Required work: Write out every line of the material exactly as it appears.

Data excerpt:
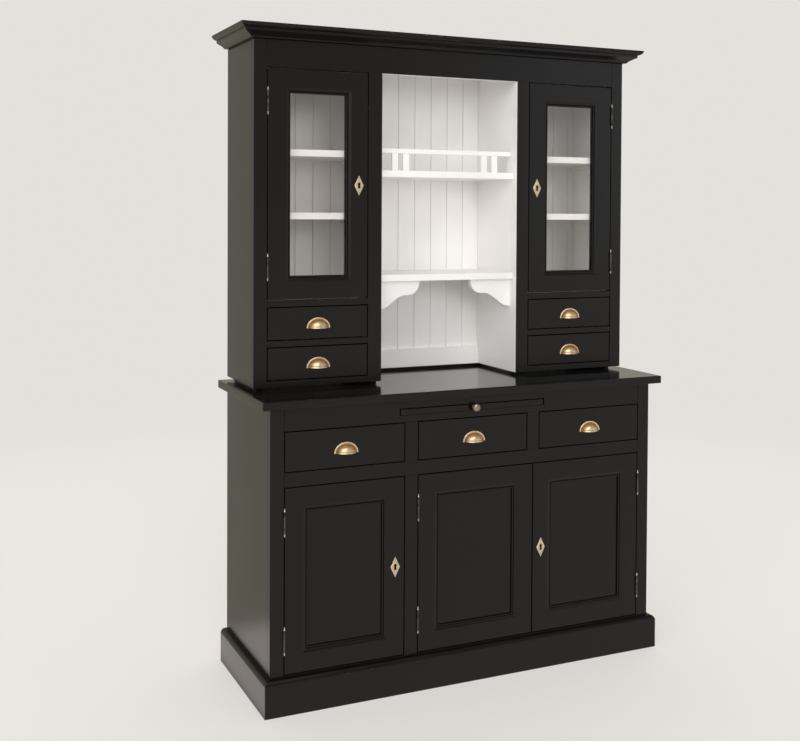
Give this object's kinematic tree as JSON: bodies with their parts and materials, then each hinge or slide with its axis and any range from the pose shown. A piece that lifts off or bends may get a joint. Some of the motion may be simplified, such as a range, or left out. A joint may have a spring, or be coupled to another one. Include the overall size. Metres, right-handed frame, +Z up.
{
  "type": "kitchen dresser",
  "caption": "Free-standing kitchen dresser: cupboard base with drawers and a pull-out board, and a hutch with glazed doors, small drawers and an open niche.",
  "frame": {"origin": "on the floor, in the middle of the dresser's width and of the worktop's depth", "axes": "+Z up, -Y towards the person who stands in front of it, +X to that person's right"},
  "size_m": [1.49, 0.5, 2.1],
  "materials": {
    "black_lacquer": "satin black lacquer",
    "white_lacquer": "satin white lacquer",
    "pine": "clear-lacquered softwood",
    "aged_brass": "aged, softly polished",
    "dark_steel": "dark plated",
    "clear_glass": "clear float glass"
  },
  "bodies": {
    "case": {"plinth": "black_lacquer", "base_side_left": "black_lacquer", "base_side_right": "black_lacquer", "base_floor": "white_lacquer", "base_back": "white_lacquer", "base_partition": "white_lacquer", "base_shelf_left": "white_lacquer", "base_shelf_right": "white_lacquer", "drawer_deck": "pine", "base_face_frame": "black_lacquer", "worktop": "black_lacquer", "hutch_side_left": "black_lacquer", "hutch_side_right": "black_lacquer", "hutch_face_frame": "black_lacquer", "hutch_back": "white_lacquer", "hutch_partition_left": "white_lacquer", "hutch_partition_right": "white_lacquer", "niche_shelf_upper": "white_lacquer", "niche_shelf_lower": "white_lacquer", "cornice": "black_lacquer"},
    "base_door_left": {"base_door_left_frame": "black_lacquer", "base_door_left_panel": "black_lacquer", "base_door_left_hinge_lower": "dark_steel", "base_door_left_hinge_upper": "dark_steel", "base_door_left_key_plate": "aged_brass"},
    "base_door_middle": {"base_door_middle_frame": "black_lacquer", "base_door_middle_panel": "black_lacquer", "base_door_middle_hinge_lower": "dark_steel", "base_door_middle_hinge_upper": "dark_steel"},
    "base_door_right": {"base_door_right_frame": "black_lacquer", "base_door_right_panel": "black_lacquer", "base_door_right_hinge_lower": "dark_steel", "base_door_right_hinge_upper": "dark_steel", "base_door_right_key_plate": "aged_brass"},
    "hutch_door_left": {"hutch_door_left_frame": "black_lacquer", "hutch_door_left_glass": "clear_glass", "hutch_door_left_hinge_lower": "dark_steel", "hutch_door_left_hinge_upper": "dark_steel", "hutch_door_left_key_plate": "aged_brass"},
    "hutch_door_right": {"hutch_door_right_frame": "black_lacquer", "hutch_door_right_glass": "clear_glass", "hutch_door_right_hinge_lower": "dark_steel", "hutch_door_right_hinge_upper": "dark_steel", "hutch_door_right_key_plate": "aged_brass"},
    "base_drawer_left": {"base_drawer_left": "black_lacquer", "base_pull_left": "aged_brass"},
    "base_drawer_middle": {"base_drawer_middle": "black_lacquer", "base_pull_middle": "aged_brass"},
    "base_drawer_right": {"base_drawer_right": "black_lacquer", "base_pull_right": "aged_brass"},
    "hutch_drawer_left_lower": {"hutch_drawer_left_lower": "black_lacquer", "hutch_pull_left_lower": "aged_brass"},
    "hutch_drawer_left_upper": {"hutch_drawer_left_upper": "black_lacquer", "hutch_pull_left_upper": "aged_brass"},
    "hutch_drawer_right_lower": {"hutch_drawer_right_lower": "black_lacquer", "hutch_pull_right_lower": "aged_brass"},
    "hutch_drawer_right_upper": {"hutch_drawer_right_upper": "black_lacquer", "hutch_pull_right_upper": "aged_brass"},
    "pull_out_board": {"pull_board": "black_lacquer", "pull_board_knob": "aged_brass"}
  },
  "joints": [
    {"name": "base_door_left_swing", "type": "hinge", "parent": "case", "child": "base_door_left", "pos_m": [-0.64475, -0.2235, 0.39975], "axis": [0, 0, -1], "range_deg": [0, 110]},
    {"name": "base_door_middle_swing", "type": "hinge", "parent": "case", "child": "base_door_middle", "pos_m": [-0.19942, -0.2235, 0.39975], "axis": [0, 0, -1], "range_deg": [0, 110]},
    {"name": "base_door_right_swing", "type": "hinge", "parent": "case", "child": "base_door_right", "pos_m": [0.64475, -0.2235, 0.39975], "axis": [0, 0, 1], "range_deg": [0, 110]},
    {"name": "hutch_door_left_swing", "type": "hinge", "parent": "case", "child": "hutch_door_left", "pos_m": [-0.64475, -0.0505, 1.603], "axis": [0, 0, -1], "range_deg": [0, 110]},
    {"name": "hutch_door_right_swing", "type": "hinge", "parent": "case", "child": "hutch_door_right", "pos_m": [0.64475, -0.0505, 1.603], "axis": [0, 0, 1], "range_deg": [0, 110]},
    {"name": "base_drawer_left_slide", "type": "slide", "parent": "case", "child": "base_drawer_left", "axis": [0, -1, 0], "range_m": [0, 0.3]},
    {"name": "base_drawer_middle_slide", "type": "slide", "parent": "case", "child": "base_drawer_middle", "axis": [0, -1, 0], "range_m": [0, 0.3]},
    {"name": "base_drawer_right_slide", "type": "slide", "parent": "case", "child": "base_drawer_right", "axis": [0, -1, 0], "range_m": [0, 0.3]},
    {"name": "hutch_drawer_left_lower_slide", "type": "slide", "parent": "case", "child": "hutch_drawer_left_lower", "axis": [0, -1, 0], "range_m": [0, 0.17]},
    {"name": "hutch_drawer_left_upper_slide", "type": "slide", "parent": "case", "child": "hutch_drawer_left_upper", "axis": [0, -1, 0], "range_m": [0, 0.17]},
    {"name": "hutch_drawer_right_lower_slide", "type": "slide", "parent": "case", "child": "hutch_drawer_right_lower", "axis": [0, -1, 0], "range_m": [0, 0.17]},
    {"name": "hutch_drawer_right_upper_slide", "type": "slide", "parent": "case", "child": "hutch_drawer_right_upper", "axis": [0, -1, 0], "range_m": [0, 0.17]},
    {"name": "pull_out_board_slide", "type": "slide", "parent": "case", "child": "pull_out_board", "axis": [0, -1, 0], "range_m": [0, 0.3]}
  ]
}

Correct result:
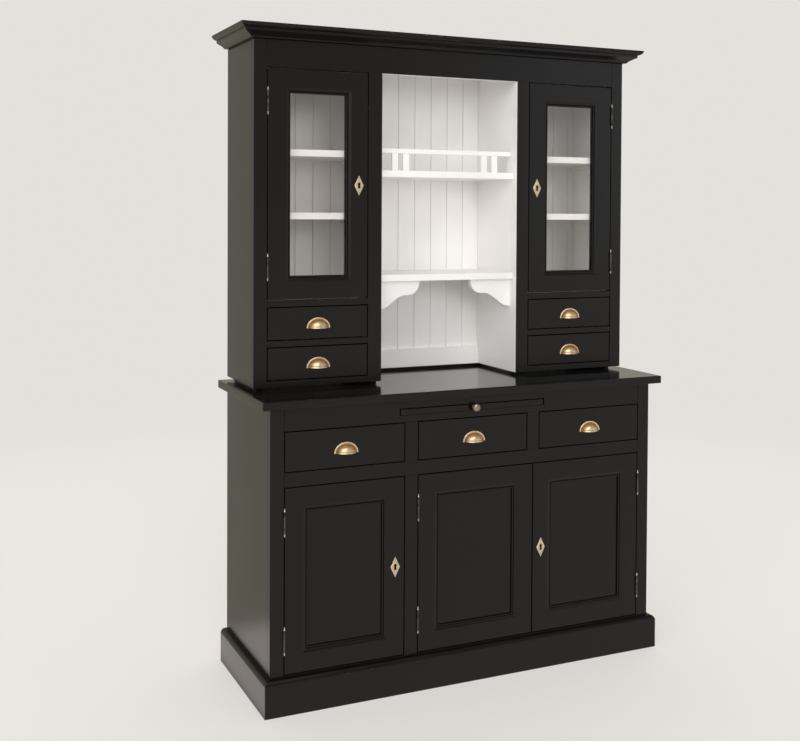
Give this object's kinematic tree as JSON: bodies with their parts and materials, then each hinge or slide with its axis and any range from the pose shown. A piece that lifts off or bends may get a joint. Some of the motion may be simplified, such as a range, or left out. A joint may have a spring, or be coupled to another one. Include the overall size. Metres, right-handed frame, +Z up.
{
  "type": "kitchen dresser",
  "caption": "Free-standing kitchen dresser: cupboard base with drawers and a pull-out board, and a hutch with glazed doors, small drawers and an open niche.",
  "frame": {"origin": "on the floor, in the middle of the dresser's width and of the worktop's depth", "axes": "+Z up, -Y towards the person who stands in front of it, +X to that person's right"},
  "size_m": [1.49, 0.5, 2.1],
  "materials": {
    "black_lacquer": "satin black lacquer",
    "white_lacquer": "satin white lacquer",
    "pine": "clear-lacquered softwood",
    "aged_brass": "aged, softly polished",
    "dark_steel": "dark plated",
    "clear_glass": "clear float glass"
  },
  "bodies": {
    "case": {"plinth": "black_lacquer", "base_side_left": "black_lacquer", "base_side_right": "black_lacquer", "base_floor": "white_lacquer", "base_back": "white_lacquer", "base_partition": "white_lacquer", "base_shelf_left": "white_lacquer", "base_shelf_right": "white_lacquer", "drawer_deck": "pine", "base_face_frame": "black_lacquer", "worktop": "black_lacquer", "hutch_side_left": "black_lacquer", "hutch_side_right": "black_lacquer", "hutch_face_frame": "black_lacquer", "hutch_back": "white_lacquer", "hutch_partition_left": "white_lacquer", "hutch_partition_right": "white_lacquer", "niche_shelf_upper": "white_lacquer", "niche_shelf_lower": "white_lacquer", "cornice": "black_lacquer"},
    "base_door_left": {"base_door_left_frame": "black_lacquer", "base_door_left_panel": "black_lacquer", "base_door_left_hinge_lower": "dark_steel", "base_door_left_hinge_upper": "dark_steel", "base_door_left_key_plate": "aged_brass"},
    "base_door_middle": {"base_door_middle_frame": "black_lacquer", "base_door_middle_panel": "black_lacquer", "base_door_middle_hinge_lower": "dark_steel", "base_door_middle_hinge_upper": "dark_steel"},
    "base_door_right": {"base_door_right_frame": "black_lacquer", "base_door_right_panel": "black_lacquer", "base_door_right_hinge_lower": "dark_steel", "base_door_right_hinge_upper": "dark_steel", "base_door_right_key_plate": "aged_brass"},
    "hutch_door_left": {"hutch_door_left_frame": "black_lacquer", "hutch_door_left_glass": "clear_glass", "hutch_door_left_hinge_lower": "dark_steel", "hutch_door_left_hinge_upper": "dark_steel", "hutch_door_left_key_plate": "aged_brass"},
    "hutch_door_right": {"hutch_door_right_frame": "black_lacquer", "hutch_door_right_glass": "clear_glass", "hutch_door_right_hinge_lower": "dark_steel", "hutch_door_right_hinge_upper": "dark_steel", "hutch_door_right_key_plate": "aged_brass"},
    "base_drawer_left": {"base_drawer_left": "black_lacquer", "base_pull_left": "aged_brass"},
    "base_drawer_middle": {"base_drawer_middle": "black_lacquer", "base_pull_middle": "aged_brass"},
    "base_drawer_right": {"base_drawer_right": "black_lacquer", "base_pull_right": "aged_brass"},
    "hutch_drawer_left_lower": {"hutch_drawer_left_lower": "black_lacquer", "hutch_pull_left_lower": "aged_brass"},
    "hutch_drawer_left_upper": {"hutch_drawer_left_upper": "black_lacquer", "hutch_pull_left_upper": "aged_brass"},
    "hutch_drawer_right_lower": {"hutch_drawer_right_lower": "black_lacquer", "hutch_pull_right_lower": "aged_brass"},
    "hutch_drawer_right_upper": {"hutch_drawer_right_upper": "black_lacquer", "hutch_pull_right_upper": "aged_brass"},
    "pull_out_board": {"pull_board": "black_lacquer", "pull_board_knob": "aged_brass"}
  },
  "joints": [
    {"name": "base_door_left_swing", "type": "hinge", "parent": "case", "child": "base_door_left", "pos_m": [-0.64475, -0.2235, 0.39975], "axis": [0, 0, -1], "range_deg": [0, 110]},
    {"name": "base_door_middle_swing", "type": "hinge", "parent": "case", "child": "base_door_middle", "pos_m": [-0.19942, -0.2235, 0.39975], "axis": [0, 0, -1], "range_deg": [0, 110]},
    {"name": "base_door_right_swing", "type": "hinge", "parent": "case", "child": "base_door_right", "pos_m": [0.64475, -0.2235, 0.39975], "axis": [0, 0, 1], "range_deg": [0, 110]},
    {"name": "hutch_door_left_swing", "type": "hinge", "parent": "case", "child": "hutch_door_left", "pos_m": [-0.64475, -0.0505, 1.603], "axis": [0, 0, -1], "range_deg": [0, 110]},
    {"name": "hutch_door_right_swing", "type": "hinge", "parent": "case", "child": "hutch_door_right", "pos_m": [0.64475, -0.0505, 1.603], "axis": [0, 0, 1], "range_deg": [0, 110]},
    {"name": "base_drawer_left_slide", "type": "slide", "parent": "case", "child": "base_drawer_left", "axis": [0, -1, 0], "range_m": [0, 0.3]},
    {"name": "base_drawer_middle_slide", "type": "slide", "parent": "case", "child": "base_drawer_middle", "axis": [0, -1, 0], "range_m": [0, 0.3]},
    {"name": "base_drawer_right_slide", "type": "slide", "parent": "case", "child": "base_drawer_right", "axis": [0, -1, 0], "range_m": [0, 0.3]},
    {"name": "hutch_drawer_left_lower_slide", "type": "slide", "parent": "case", "child": "hutch_drawer_left_lower", "axis": [0, -1, 0], "range_m": [0, 0.17]},
    {"name": "hutch_drawer_left_upper_slide", "type": "slide", "parent": "case", "child": "hutch_drawer_left_upper", "axis": [0, -1, 0], "range_m": [0, 0.17]},
    {"name": "hutch_drawer_right_lower_slide", "type": "slide", "parent": "case", "child": "hutch_drawer_right_lower", "axis": [0, -1, 0], "range_m": [0, 0.17]},
    {"name": "hutch_drawer_right_upper_slide", "type": "slide", "parent": "case", "child": "hutch_drawer_right_upper", "axis": [0, -1, 0], "range_m": [0, 0.17]},
    {"name": "pull_out_board_slide", "type": "slide", "parent": "case", "child": "pull_out_board", "axis": [0, -1, 0], "range_m": [0, 0.3]}
  ]
}